Мы были знакомы и, я даже смею сказать, дружили с Еленой Александровной и Николаем Владимировичем с середины 60-х годов, когда он впервые, свободный, приехал в Ленинградский университет с чтением лекций. Мы полюбили их. Мы были сравнительно молодые, а такие уникумы попадались впервые. Они были естественные люди — без наигранности и фальши…

Жили они в Обнинске скромно. Маленькая квартира и никаких лишних вещей.

В 1970 году наша дочка вышла замуж и в виде свадебного путешествия поехала в командировку в Обнинск и в Москву. В Обнинске гостиница была занята спортсменами, и им некуда было идти, и они жили в квартире Тимофеевых, которые в это время куда-то уехали.

Когда они приезжали в Ленинград, мы зазывали к нам наших друзей, чтобы познакомить их с Н. В. и Еленой Александровной. Елена Александровна любила театр и концерты, а Н. В. был счастлив, если мог не пойти. Все годы они вдвоем ездили на пароходе по рекам России, и по Сибири, и по Волге, и по Северу. Всегда заезжали в Ленинград, и опять мы встречались, и Н. В. с болью говорил о реках, затянутых ряской, и о мертвой рыбе. Д. А. несколько раз записывал Н. В. на пленку, его рассказы, начиная с ранних лет. Но все же Д. А. тогда полностью не понимал, с каким редким человеком свела его судьба. Только последние годы он стал записывать подряд все, что Н. В. говорил.

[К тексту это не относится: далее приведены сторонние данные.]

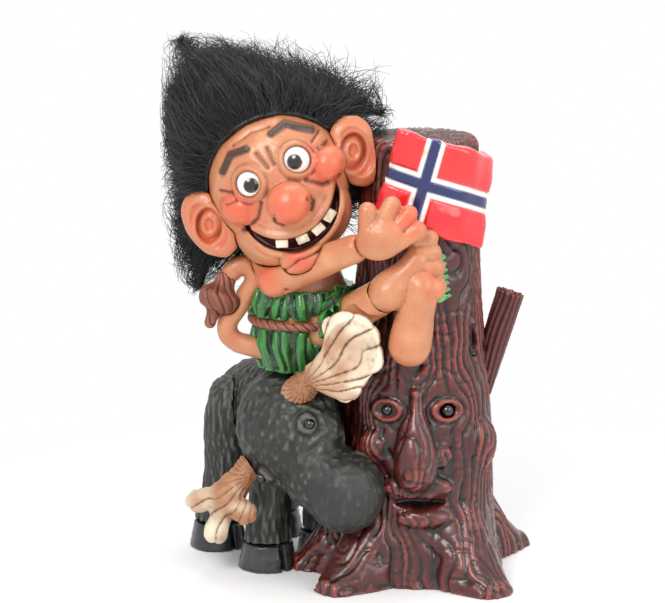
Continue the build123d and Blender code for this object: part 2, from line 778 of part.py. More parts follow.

В 1983 году Николай Владимирович умер. Не знаю, почему мы не поехали на похороны. Теперь жалею. А Д. А. вообще боится и избегает похорон. Сейчас, наверное, тоже жалеет, я не спрашивала. <…>

Когда Д. А. закончил повесть и отдал ее в журнал «Новый мир», ее читала редколлегия, и было назначено печатанье в номерах № 1 и № 2 за 1987 год».